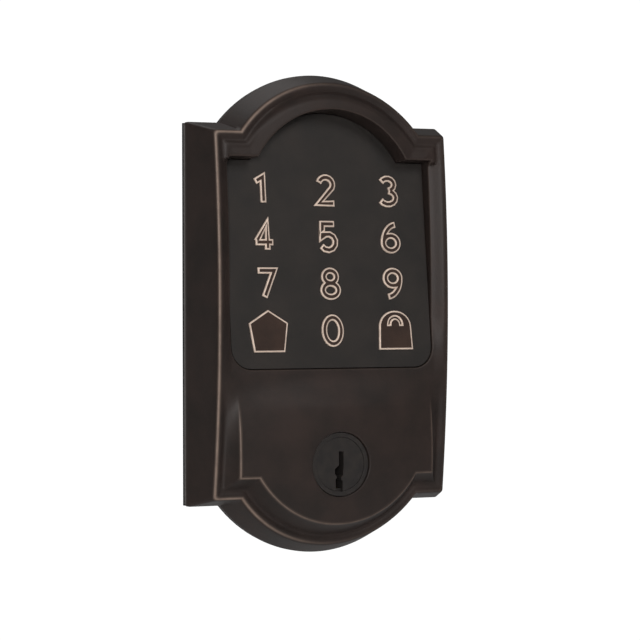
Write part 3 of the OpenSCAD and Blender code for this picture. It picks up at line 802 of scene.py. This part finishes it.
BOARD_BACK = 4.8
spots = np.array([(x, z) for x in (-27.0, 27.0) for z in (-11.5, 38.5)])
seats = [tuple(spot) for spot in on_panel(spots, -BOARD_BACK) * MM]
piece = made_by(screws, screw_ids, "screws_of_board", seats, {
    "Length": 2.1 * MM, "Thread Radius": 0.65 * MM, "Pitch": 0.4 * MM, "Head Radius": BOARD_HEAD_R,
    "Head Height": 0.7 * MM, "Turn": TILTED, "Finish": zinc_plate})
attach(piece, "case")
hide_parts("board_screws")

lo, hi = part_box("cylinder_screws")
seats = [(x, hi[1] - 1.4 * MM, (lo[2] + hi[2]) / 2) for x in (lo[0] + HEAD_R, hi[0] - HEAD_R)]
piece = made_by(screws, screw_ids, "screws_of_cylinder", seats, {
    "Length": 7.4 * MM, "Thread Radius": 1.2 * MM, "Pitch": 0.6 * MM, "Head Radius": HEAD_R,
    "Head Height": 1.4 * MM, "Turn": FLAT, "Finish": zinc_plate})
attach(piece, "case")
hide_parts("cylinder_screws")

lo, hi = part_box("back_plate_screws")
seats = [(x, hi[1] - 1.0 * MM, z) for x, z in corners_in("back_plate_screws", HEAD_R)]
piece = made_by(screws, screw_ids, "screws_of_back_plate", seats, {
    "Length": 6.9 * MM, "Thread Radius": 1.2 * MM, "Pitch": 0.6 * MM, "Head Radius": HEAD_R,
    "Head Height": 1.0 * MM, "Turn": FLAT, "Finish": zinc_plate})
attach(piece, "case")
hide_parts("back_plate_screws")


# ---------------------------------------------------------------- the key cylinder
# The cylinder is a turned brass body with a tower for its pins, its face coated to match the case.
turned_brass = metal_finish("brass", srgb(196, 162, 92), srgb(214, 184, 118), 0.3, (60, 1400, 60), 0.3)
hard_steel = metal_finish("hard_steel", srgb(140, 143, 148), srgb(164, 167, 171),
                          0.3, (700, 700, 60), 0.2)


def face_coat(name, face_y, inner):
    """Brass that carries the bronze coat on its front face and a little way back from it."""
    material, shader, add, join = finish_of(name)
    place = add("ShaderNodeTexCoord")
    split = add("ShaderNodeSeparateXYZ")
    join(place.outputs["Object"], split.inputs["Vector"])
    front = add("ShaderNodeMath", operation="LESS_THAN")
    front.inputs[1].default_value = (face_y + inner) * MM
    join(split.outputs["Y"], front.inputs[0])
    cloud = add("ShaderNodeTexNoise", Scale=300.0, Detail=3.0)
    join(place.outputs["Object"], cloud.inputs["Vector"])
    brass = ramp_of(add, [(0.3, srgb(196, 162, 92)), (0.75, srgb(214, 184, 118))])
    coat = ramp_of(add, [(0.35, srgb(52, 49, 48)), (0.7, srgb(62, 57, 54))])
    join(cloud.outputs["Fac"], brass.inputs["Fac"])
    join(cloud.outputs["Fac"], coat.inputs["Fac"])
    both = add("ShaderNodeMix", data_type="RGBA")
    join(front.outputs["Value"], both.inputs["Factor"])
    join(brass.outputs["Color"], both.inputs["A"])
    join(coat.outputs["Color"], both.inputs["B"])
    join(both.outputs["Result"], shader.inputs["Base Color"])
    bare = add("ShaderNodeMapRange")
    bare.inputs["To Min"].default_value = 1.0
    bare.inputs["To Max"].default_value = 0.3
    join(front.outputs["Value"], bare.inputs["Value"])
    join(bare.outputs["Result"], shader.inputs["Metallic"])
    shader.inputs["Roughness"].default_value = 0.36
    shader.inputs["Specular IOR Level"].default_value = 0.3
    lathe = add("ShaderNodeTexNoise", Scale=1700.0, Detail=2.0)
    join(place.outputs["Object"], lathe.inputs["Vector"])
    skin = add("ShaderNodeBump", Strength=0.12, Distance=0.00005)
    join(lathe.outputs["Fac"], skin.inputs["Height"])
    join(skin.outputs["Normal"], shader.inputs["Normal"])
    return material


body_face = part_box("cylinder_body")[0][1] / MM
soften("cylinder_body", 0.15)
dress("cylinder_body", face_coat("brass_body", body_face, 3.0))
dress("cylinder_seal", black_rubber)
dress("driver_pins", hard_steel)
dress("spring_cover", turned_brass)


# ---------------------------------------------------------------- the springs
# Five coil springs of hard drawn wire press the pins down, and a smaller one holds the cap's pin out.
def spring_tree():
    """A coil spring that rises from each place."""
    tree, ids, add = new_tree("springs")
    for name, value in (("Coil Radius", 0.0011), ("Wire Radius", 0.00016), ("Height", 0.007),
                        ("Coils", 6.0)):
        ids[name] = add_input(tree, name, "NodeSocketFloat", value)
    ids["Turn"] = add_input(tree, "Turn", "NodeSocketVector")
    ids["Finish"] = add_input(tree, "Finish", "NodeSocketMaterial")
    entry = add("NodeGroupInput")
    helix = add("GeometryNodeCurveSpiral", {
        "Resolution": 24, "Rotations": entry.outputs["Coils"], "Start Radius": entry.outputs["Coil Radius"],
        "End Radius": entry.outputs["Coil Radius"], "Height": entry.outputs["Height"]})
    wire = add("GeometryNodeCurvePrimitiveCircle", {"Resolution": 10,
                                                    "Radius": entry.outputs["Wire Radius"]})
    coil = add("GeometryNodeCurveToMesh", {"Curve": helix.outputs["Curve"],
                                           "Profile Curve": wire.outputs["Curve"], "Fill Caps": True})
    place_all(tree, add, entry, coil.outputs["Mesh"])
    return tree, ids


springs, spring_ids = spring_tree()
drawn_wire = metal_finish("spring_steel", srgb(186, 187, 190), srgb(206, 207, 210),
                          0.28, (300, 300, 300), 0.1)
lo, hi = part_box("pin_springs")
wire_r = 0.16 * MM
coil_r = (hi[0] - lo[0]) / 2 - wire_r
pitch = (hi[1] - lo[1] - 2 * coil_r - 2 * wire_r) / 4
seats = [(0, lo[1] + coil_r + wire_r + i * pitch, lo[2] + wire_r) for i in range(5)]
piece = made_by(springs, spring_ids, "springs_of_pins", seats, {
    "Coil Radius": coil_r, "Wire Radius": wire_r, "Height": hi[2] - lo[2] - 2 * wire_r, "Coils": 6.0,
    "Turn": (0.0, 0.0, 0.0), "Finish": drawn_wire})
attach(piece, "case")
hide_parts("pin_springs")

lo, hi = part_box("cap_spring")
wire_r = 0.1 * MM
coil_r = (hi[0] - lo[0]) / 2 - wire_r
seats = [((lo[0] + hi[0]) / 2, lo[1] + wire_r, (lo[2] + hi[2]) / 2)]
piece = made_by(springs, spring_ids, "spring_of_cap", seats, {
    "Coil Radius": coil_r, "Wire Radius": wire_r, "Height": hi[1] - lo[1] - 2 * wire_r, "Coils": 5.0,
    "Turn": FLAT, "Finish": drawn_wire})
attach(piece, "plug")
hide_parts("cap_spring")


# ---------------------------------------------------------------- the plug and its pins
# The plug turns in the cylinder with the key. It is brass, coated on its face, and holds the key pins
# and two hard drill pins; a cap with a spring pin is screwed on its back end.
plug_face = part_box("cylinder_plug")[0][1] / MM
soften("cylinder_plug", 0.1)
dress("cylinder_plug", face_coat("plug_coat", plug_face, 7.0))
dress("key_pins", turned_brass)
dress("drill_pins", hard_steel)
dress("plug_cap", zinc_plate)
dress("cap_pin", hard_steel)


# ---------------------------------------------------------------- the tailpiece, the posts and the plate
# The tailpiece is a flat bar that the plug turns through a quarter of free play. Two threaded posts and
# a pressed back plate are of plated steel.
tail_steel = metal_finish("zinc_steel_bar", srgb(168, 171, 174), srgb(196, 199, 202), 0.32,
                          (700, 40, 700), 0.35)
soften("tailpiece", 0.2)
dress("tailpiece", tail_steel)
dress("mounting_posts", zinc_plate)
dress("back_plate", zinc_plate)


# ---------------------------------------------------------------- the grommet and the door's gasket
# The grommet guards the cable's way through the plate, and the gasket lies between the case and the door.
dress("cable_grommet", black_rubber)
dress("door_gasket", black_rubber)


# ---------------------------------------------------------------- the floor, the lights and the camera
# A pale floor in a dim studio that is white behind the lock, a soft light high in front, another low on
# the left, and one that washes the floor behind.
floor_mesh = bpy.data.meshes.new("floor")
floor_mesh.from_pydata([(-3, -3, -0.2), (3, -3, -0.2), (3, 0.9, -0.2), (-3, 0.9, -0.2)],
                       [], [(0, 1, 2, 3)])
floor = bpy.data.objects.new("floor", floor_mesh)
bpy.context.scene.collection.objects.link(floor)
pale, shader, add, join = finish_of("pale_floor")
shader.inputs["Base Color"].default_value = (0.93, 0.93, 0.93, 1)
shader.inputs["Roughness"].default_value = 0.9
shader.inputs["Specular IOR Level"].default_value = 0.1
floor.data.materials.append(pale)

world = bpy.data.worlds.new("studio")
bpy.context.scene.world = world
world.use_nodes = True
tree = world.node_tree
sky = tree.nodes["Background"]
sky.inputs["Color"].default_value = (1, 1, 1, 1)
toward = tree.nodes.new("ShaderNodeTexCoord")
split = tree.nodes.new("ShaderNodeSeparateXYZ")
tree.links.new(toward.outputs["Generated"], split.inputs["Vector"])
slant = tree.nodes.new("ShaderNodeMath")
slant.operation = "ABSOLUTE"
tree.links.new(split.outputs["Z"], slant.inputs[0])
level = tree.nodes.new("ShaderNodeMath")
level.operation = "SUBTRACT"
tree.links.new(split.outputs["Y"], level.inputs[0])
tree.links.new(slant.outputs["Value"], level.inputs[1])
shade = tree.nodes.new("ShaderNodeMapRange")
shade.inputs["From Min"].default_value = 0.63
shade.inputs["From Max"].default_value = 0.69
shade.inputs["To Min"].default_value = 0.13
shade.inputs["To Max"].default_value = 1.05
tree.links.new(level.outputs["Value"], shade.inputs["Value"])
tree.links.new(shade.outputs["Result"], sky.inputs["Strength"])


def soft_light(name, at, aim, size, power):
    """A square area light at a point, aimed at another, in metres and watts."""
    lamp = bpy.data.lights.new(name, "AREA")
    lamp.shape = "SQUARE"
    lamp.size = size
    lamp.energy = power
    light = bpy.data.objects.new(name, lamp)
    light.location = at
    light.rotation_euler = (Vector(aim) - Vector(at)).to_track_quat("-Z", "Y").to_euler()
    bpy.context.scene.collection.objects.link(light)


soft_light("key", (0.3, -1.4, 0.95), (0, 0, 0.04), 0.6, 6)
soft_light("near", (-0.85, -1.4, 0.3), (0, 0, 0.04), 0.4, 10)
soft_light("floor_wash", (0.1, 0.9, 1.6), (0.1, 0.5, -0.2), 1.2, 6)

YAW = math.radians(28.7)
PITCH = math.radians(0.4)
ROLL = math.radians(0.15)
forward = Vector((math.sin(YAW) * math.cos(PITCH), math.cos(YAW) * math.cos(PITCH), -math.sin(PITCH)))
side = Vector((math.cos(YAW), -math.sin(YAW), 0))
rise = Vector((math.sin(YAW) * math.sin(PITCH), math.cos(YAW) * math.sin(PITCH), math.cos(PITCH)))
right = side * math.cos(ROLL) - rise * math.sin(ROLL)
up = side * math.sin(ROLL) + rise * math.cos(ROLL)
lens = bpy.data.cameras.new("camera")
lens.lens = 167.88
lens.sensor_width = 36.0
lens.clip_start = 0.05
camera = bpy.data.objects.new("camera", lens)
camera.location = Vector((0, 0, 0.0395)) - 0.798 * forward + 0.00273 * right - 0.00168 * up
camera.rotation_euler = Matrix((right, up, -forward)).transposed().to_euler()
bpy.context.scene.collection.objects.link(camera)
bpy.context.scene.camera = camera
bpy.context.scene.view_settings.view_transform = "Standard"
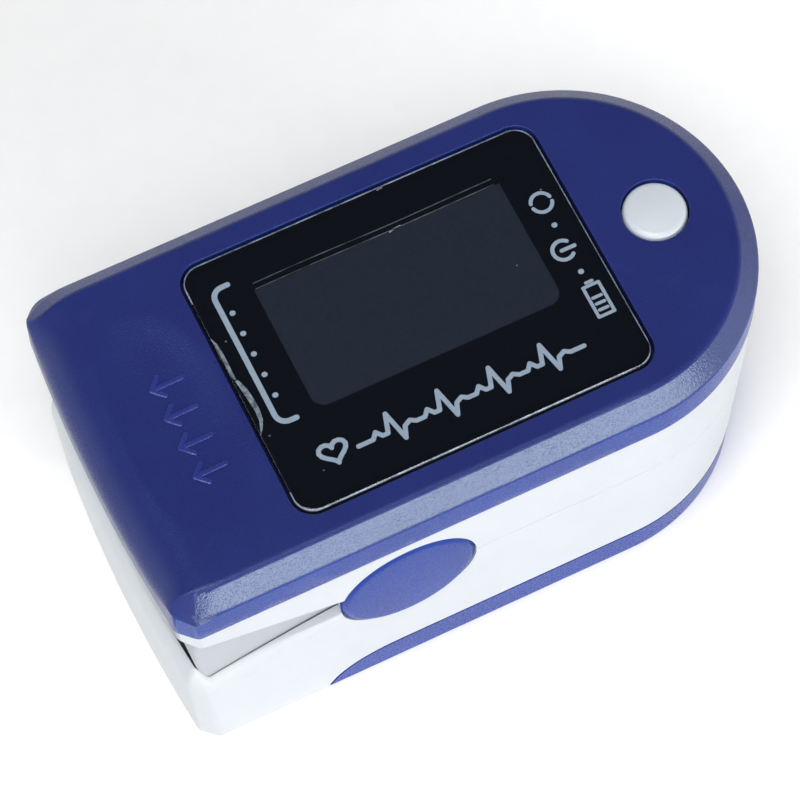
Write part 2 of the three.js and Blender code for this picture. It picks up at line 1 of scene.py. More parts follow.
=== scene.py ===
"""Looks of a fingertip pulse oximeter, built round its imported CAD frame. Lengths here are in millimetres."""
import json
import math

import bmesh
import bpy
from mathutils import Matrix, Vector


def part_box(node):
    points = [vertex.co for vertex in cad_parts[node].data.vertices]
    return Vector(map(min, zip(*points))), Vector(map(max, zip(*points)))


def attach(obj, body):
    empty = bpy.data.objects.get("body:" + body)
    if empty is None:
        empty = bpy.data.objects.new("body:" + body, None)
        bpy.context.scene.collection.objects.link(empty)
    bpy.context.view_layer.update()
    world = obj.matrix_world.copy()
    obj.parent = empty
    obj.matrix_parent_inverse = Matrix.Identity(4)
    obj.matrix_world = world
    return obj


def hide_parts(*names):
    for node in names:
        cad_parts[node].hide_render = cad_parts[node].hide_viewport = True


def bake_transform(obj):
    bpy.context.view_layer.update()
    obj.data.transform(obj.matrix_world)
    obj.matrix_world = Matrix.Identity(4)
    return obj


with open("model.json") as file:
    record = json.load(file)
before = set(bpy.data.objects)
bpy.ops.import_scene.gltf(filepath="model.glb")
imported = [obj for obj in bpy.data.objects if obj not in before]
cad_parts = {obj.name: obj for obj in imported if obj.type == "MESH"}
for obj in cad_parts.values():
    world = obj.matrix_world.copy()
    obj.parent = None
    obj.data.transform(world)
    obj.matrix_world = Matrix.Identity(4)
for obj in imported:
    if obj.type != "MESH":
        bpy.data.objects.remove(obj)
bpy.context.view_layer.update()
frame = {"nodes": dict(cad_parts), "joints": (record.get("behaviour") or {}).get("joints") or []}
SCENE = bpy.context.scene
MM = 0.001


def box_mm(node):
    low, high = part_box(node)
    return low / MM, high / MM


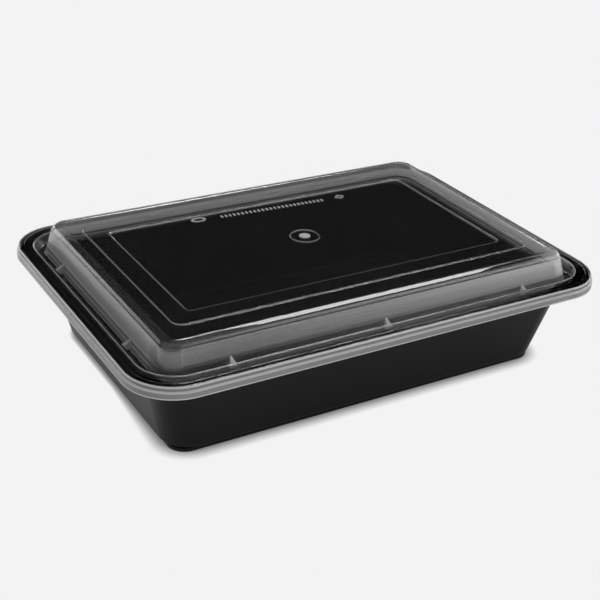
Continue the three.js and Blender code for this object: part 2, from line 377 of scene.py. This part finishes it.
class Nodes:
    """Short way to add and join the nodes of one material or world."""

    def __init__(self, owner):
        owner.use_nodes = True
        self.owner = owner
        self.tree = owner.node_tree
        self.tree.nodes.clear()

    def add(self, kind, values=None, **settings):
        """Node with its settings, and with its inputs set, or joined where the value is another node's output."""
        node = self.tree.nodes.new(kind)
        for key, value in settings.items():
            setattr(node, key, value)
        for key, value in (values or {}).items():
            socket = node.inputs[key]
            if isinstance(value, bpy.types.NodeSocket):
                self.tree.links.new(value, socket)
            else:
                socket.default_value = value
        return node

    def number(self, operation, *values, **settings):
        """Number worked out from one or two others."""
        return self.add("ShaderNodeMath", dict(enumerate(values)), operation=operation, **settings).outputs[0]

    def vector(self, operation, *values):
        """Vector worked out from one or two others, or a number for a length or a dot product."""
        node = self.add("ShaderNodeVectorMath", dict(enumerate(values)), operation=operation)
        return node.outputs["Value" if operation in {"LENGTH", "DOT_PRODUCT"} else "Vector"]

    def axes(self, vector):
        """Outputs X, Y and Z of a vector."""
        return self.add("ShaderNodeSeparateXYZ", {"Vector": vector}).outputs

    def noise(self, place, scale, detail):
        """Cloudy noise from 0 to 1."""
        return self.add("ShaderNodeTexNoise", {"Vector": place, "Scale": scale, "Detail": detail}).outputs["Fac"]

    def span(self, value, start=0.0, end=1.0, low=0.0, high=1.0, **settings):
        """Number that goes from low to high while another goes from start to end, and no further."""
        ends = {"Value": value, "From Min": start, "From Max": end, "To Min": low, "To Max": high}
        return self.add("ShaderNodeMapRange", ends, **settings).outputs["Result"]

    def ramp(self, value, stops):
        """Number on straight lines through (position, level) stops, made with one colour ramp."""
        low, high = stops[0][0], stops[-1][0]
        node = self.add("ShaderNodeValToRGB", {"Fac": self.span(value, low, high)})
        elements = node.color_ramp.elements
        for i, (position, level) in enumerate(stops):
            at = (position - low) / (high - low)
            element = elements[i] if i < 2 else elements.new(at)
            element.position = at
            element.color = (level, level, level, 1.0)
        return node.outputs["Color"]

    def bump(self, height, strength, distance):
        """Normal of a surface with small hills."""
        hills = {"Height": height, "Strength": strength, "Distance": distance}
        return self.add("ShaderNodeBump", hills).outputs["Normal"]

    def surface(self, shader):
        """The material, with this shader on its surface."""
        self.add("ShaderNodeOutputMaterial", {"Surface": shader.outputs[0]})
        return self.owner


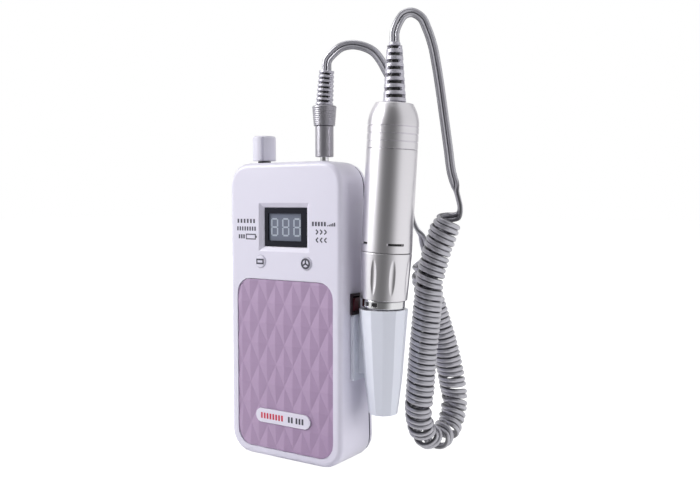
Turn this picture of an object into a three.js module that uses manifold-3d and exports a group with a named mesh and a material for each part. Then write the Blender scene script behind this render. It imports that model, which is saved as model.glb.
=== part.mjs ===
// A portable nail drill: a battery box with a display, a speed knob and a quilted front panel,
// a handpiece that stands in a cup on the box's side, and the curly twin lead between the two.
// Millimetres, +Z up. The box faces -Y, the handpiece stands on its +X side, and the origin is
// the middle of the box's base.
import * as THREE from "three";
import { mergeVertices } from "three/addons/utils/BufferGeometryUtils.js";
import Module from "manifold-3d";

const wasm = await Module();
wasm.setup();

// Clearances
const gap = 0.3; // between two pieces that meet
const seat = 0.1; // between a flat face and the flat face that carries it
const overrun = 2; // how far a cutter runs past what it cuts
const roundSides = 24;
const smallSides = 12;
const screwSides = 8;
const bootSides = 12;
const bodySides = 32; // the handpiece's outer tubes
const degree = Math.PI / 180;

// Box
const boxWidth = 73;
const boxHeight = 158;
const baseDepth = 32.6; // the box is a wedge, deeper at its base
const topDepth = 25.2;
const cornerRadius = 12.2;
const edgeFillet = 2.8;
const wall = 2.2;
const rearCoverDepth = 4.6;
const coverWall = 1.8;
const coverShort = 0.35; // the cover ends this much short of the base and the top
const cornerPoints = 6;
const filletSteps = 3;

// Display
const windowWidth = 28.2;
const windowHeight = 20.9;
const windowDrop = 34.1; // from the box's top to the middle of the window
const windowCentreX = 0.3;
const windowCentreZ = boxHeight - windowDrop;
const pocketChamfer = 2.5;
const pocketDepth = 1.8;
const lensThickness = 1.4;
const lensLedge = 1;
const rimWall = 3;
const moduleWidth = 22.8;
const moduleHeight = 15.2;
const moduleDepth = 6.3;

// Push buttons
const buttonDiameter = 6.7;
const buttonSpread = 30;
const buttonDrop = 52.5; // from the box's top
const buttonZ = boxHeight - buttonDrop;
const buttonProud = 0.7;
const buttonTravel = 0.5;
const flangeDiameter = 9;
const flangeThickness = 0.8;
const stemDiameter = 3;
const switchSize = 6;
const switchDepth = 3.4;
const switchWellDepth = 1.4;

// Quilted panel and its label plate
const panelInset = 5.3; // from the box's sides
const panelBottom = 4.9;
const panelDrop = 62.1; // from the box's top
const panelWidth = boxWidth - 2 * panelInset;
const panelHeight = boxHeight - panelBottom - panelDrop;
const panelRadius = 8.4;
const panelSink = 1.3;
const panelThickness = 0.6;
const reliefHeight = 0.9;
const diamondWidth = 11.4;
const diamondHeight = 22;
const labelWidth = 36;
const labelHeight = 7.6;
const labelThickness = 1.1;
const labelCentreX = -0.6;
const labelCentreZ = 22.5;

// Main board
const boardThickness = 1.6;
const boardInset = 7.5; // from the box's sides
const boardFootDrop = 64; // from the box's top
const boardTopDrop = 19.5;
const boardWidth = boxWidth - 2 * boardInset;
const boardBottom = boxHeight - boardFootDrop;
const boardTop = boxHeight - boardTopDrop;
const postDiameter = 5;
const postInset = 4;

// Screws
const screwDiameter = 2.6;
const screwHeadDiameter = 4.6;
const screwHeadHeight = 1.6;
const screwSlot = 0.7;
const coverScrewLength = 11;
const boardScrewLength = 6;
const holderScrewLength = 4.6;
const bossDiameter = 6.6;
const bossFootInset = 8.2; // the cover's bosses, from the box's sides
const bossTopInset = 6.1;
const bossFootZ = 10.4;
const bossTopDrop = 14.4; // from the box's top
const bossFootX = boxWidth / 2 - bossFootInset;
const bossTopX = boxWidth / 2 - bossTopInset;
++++
* WORK REQUIRED
From the line that contains "Write part 2" through the line that contains "return low / MM, high / MM", reproduce every line exactly, both end lines included.

* THE ANSWER
Write part 2 of the three.js and Blender code for this picture. It picks up at line 1 of scene.py. More parts follow.
=== scene.py ===
"""Looks of a fingertip pulse oximeter, built round its imported CAD frame. Lengths here are in millimetres."""
import json
import math

import bmesh
import bpy
from mathutils import Matrix, Vector


def part_box(node):
    points = [vertex.co for vertex in cad_parts[node].data.vertices]
    return Vector(map(min, zip(*points))), Vector(map(max, zip(*points)))


def attach(obj, body):
    empty = bpy.data.objects.get("body:" + body)
    if empty is None:
        empty = bpy.data.objects.new("body:" + body, None)
        bpy.context.scene.collection.objects.link(empty)
    bpy.context.view_layer.update()
    world = obj.matrix_world.copy()
    obj.parent = empty
    obj.matrix_parent_inverse = Matrix.Identity(4)
    obj.matrix_world = world
    return obj


def hide_parts(*names):
    for node in names:
        cad_parts[node].hide_render = cad_parts[node].hide_viewport = True


def bake_transform(obj):
    bpy.context.view_layer.update()
    obj.data.transform(obj.matrix_world)
    obj.matrix_world = Matrix.Identity(4)
    return obj


with open("model.json") as file:
    record = json.load(file)
before = set(bpy.data.objects)
bpy.ops.import_scene.gltf(filepath="model.glb")
imported = [obj for obj in bpy.data.objects if obj not in before]
cad_parts = {obj.name: obj for obj in imported if obj.type == "MESH"}
for obj in cad_parts.values():
    world = obj.matrix_world.copy()
    obj.parent = None
    obj.data.transform(world)
    obj.matrix_world = Matrix.Identity(4)
for obj in imported:
    if obj.type != "MESH":
        bpy.data.objects.remove(obj)
bpy.context.view_layer.update()
frame = {"nodes": dict(cad_parts), "joints": (record.get("behaviour") or {}).get("joints") or []}
SCENE = bpy.context.scene
MM = 0.001


def box_mm(node):
    low, high = part_box(node)
    return low / MM, high / MM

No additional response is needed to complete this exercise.